Ninguém é mais crédulo que um desesperado
António Lobo Antunes
Vuelvo a visitar al grupo de hombres que vive en un solar polvoriento, entre maderas, basura, bolsas y miseria. Ya me reciben con una sonrisa. En especial Vasile. No habla casi nada de castellano ni de otra lengua que no sea el rumano, pero nos entendemos por gestos. Desde el primer día, en el que me empeñé en estrechar su mano sucia como señal de respeto, nos caímos bien. Algunos no están, otros son nuevos. En especial uno muy nervioso y preocupado por la cámara al que intento tranquilizar diciendo que no voya a fotografiarle si no quiere, aunque no acaba de fiarse hasta que Vasile le explica sobre mi algo que no entiendo.
Hay tres perros, uno pequeño que me cuenta que encontró vivo en la basura cuando tenía el tamaño de un puño, problablemente recién nacido. Me fascina que alguien que apenas tiene para comer se preocupe por salvar la vida de un ser que la sociedad rica considera tan inútil como un resto de comida o un zapato viejo. Está contento porque ha conseguido sacarlo adelante.
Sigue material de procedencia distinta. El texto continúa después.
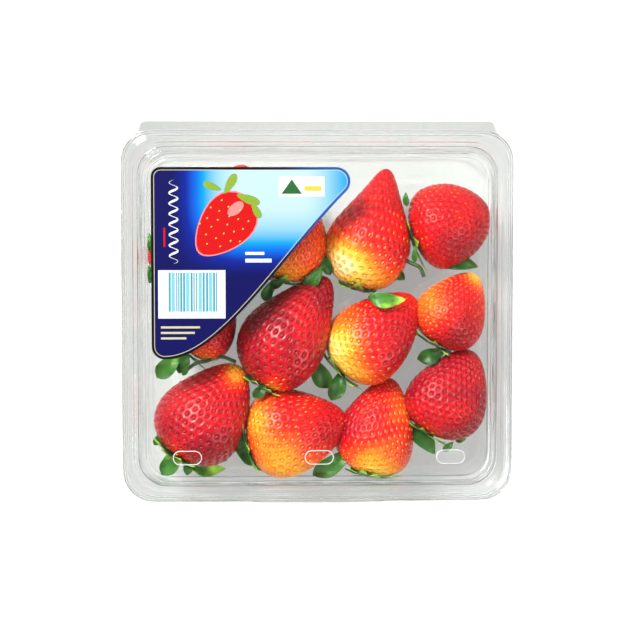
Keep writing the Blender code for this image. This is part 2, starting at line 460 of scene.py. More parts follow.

En algún lugar cerca de aquí, y en otros lejanos, algunos celebran la suerte de la lotería y toda esa parafernalia de la Navidad. Vicente se arranca a cantar un villancico mientras mi compañero le graba en vídeo. Todo se vuelve extraño e irreal. A unos metros los vecinos pasan andando como si nada, los coches circulan como cada día, los pájaros vuelan igual. Vasile dice que de niño le hubiera gustado tener una bicicleta.
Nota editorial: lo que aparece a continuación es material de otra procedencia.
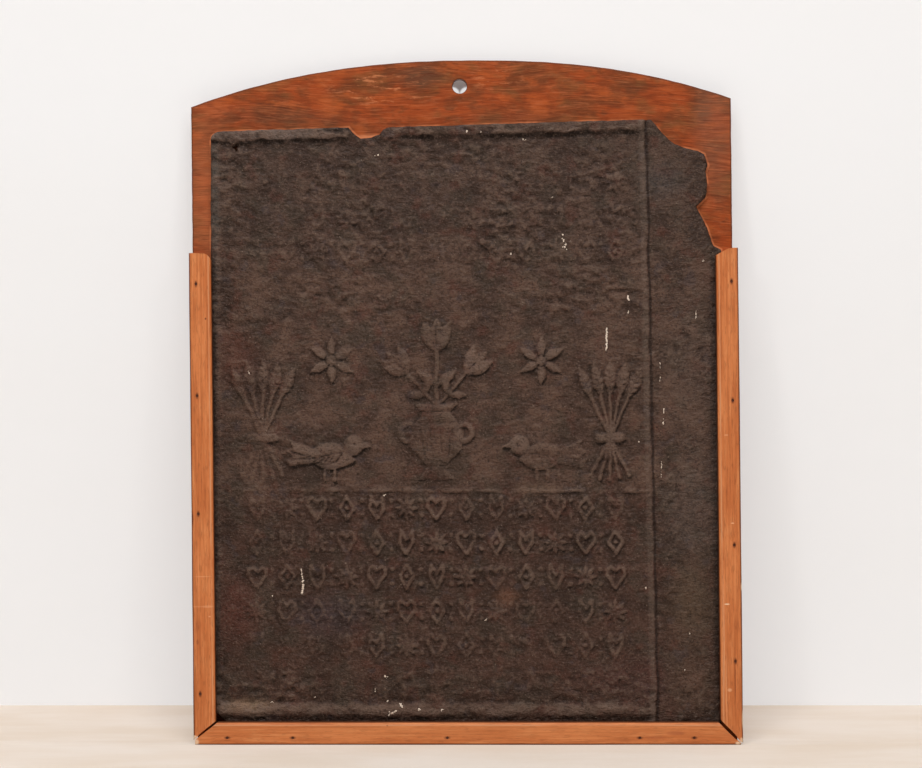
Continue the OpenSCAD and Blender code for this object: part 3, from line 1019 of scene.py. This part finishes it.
def opening(gap, across):
    """How far a mitred end stays back from its joint, which almost closes at the outer corner."""
    return gap / math.sqrt(2) * (0.05 + 1.1 * float(smooth_step((across - 1) / 9)))


def side_mitre(gap, toe, blunt, sign=1):
    """Where a side strip begins: on a line from the toe's height outside to the inner corner."""
    c, s = math.cos(LEAN), math.sin(LEAN) * sign
    slope = 1 - toe / STRIP_W

    def start(across):
        line = toe + across * (slope * c - s) + opening(gap, across)
        return max(blunt, line / (c + slope * s))
    return start


def bottom_mitre(gap, toe, blunt):
    """How far from its corner the bottom strip ends, along the same line."""
    slope = STRIP_W / (STRIP_W - toe)
    return lambda across: max(blunt, (across - toe) * slope + opening(gap, across))


def make_strips():
    left_end = bottom_mitre(LEFT_MITRE_GAP, LEFT_TOE, LEFT_BLUNT)
    return (
        make_strip("left_moulding", STRIP_FRAMES[0],
                   side_mitre(LEFT_MITRE_GAP, LEFT_TOE, 0), rounded_end(LEFT_LEN, END_ROUND), 401),
        make_strip("right_moulding", STRIP_FRAMES[1],
                   side_mitre(RIGHT_MITRE_GAP, 0, RIGHT_BLUNT, -1), slanted_end(RIGHT_LEN), 411),
        make_strip("bottom_moulding", STRIP_FRAMES[2],
                   bottom_mitre(RIGHT_MITRE_GAP, 0, RIGHT_BLUNT),
                   lambda across: BOTTOM_LEN - left_end(across), 421),
    )


# Materials

class Shader:
    """A material's nodes, with short calls for the kinds used here."""

    def __init__(self, name):
        self.material = bpy.data.materials.new(name)
        self.material.use_nodes = True
        self.links = self.material.node_tree.links
        self.nodes = self.material.node_tree.nodes
        self.nodes.clear()
        self.surface = self.node("BsdfPrincipled")
        self.output = self.node("OutputMaterial", {0: self.surface.outputs[0]})

    def feed(self, node, values):
        """Sets or links inputs, given by number or name. Those given as None stay as they are."""
        for key, value in values.items():
            if isinstance(value, bpy.types.NodeSocket):
                self.links.new(value, node.inputs[key])
            elif value is not None:
                node.inputs[key].default_value = value

    def node(self, kind, values=None, **settings):
        node = self.nodes.new("ShaderNode" + kind)
        for name, setting in settings.items():
            setattr(node, name, setting)
        self.feed(node, values or {})
        return node

    def place(self):
        """The point in the shared frame, in metres."""
        return self.node("TexCoord").outputs["Object"]

    def attribute(self, name, output="Fac"):
        return self.node("Attribute", attribute_name=name).outputs[output]

    def split(self, vector):
        return self.node("SeparateXYZ", {0: vector}).outputs

    def join(self, x, y, z):
        return self.node("CombineXYZ", {0: x, 1: y, 2: z}).outputs[0]

    def stretched(self, vector, scale):
        return self.node("VectorMath", {0: vector, 1: scale}, operation="MULTIPLY").outputs[0]

    def moved(self, vector, offset):
        return self.node("VectorMath", {0: vector, 1: offset}, operation="ADD").outputs[0]

    def math(self, operation, a, b=None, clamp=False):
        return self.node("Math", {0: a, 1: b}, operation=operation, use_clamp=clamp).outputs[0]

    def times(self, a, b):
        return self.math("MULTIPLY", a, b)

    def noise(self, vector, size, detail=2.0, rough=0.5, twist=0.0):
        """Noise with lumps of a size in metres."""
        return self.node("TexNoise", {
            "Vector": vector, "Scale": 1 / size, "Detail": detail, "Roughness": rough,
            "Distortion": twist}).outputs["Fac"]

    def grain(self, vector, scale, detail, rough, offset=None, twist=0.0):
        """Noise with its own scale along each axis, taken from a place further off."""
        if offset:
            vector = self.moved(vector, offset)
        return self.noise(self.stretched(vector, scale), 1.0, detail, rough, twist)

    def spread(self, value, low, high, to_low=0.0, to_high=1.0):
        """The value's range, set to another one and clamped."""
        return self.node("MapRange", {
            "Value": value, "From Min": low, "From Max": high, "To Min": to_low,
            "To Max": to_high}, interpolation_type="SMOOTHSTEP").outputs["Result"]

    def spot(self, vector, centre, size, soft):
        """1 inside an ellipsoid with its centre and half sizes in millimetres, falling softly
        to 0 outside it."""
        moved = self.moved(vector, [-c * MM for c in centre])
        scaled_down = self.stretched(moved, [1 / (v * MM) for v in size])
        length = self.node("VectorMath", {0: scaled_down}, operation="LENGTH")
        return self.spread(length.outputs["Value"], 1 + soft, 1 - soft)

    def mix(self, factor, a, b):
        """A mix of two colours, each a socket or three screen values of 0 to 255."""
        a, b = [srgb(*c) if isinstance(c, tuple) else c for c in (a, b)]
        return self.node("Mix", {0: factor, 6: a, 7: b}, data_type="RGBA").outputs[2]

    def tints(self, colour, *steps):
        """The colour with others over it. Each step is a value, where on it the other colour
        begins and is full, its amount there, and the colour itself."""
        for value, low, high, amount, tint in steps:
            colour = self.mix(self.spread(value, low, high, 0, amount), colour, tint)
        return colour

    def stained_and_shaded(self, colour, place, stains_and_shade, level, depth, soft):
        """The colour under soft spots that lie at one level."""
        for x, z, half_x, half_z, tint, amount in stains_and_shade:
            spot = self.spot(place, (x, level, z), (half_x, depth, half_z), soft)
            colour = self.mix(self.times(spot, amount), colour, tint)
        return colour

    def blend(self, factor, a, b):
        """A mix of two shaders."""
        return self.node("MixShader", {0: factor, 1: a, 2: b}).outputs[0]

    def bump(self, height, distance, strength=1.0, before=None):
        return self.node("Bump", {
            "Strength": strength, "Distance": distance, "Height": height,
            "Normal": before}).outputs[0]

    def finish(self, colour, roughness, normal, shine, metal=0.0):
        self.feed(self.surface, {
            "Base Color": colour, "Roughness": roughness, "Normal": normal,
            "Specular IOR Level": shine, "Metallic": metal})
        return self.material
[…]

Una respuesta a «Un perro sin nombre»
Me gustó, es que los que menos tienen mas generosos son, especialmente con los animales, sus compañeros, reciben de ellos un calor, una amistad incondicional, carente de ego, que pocos humanos están dispuestos a dar.
Inclinémonos ante la superioridad emocional de los animales.
Vasile tiene un amigo al que no escatima nada, ni siquiera su tiempo.
Esas amistades forjan lazos imborrables.
Ya ves, quien salvó a quien ahí está la pregunta del millón.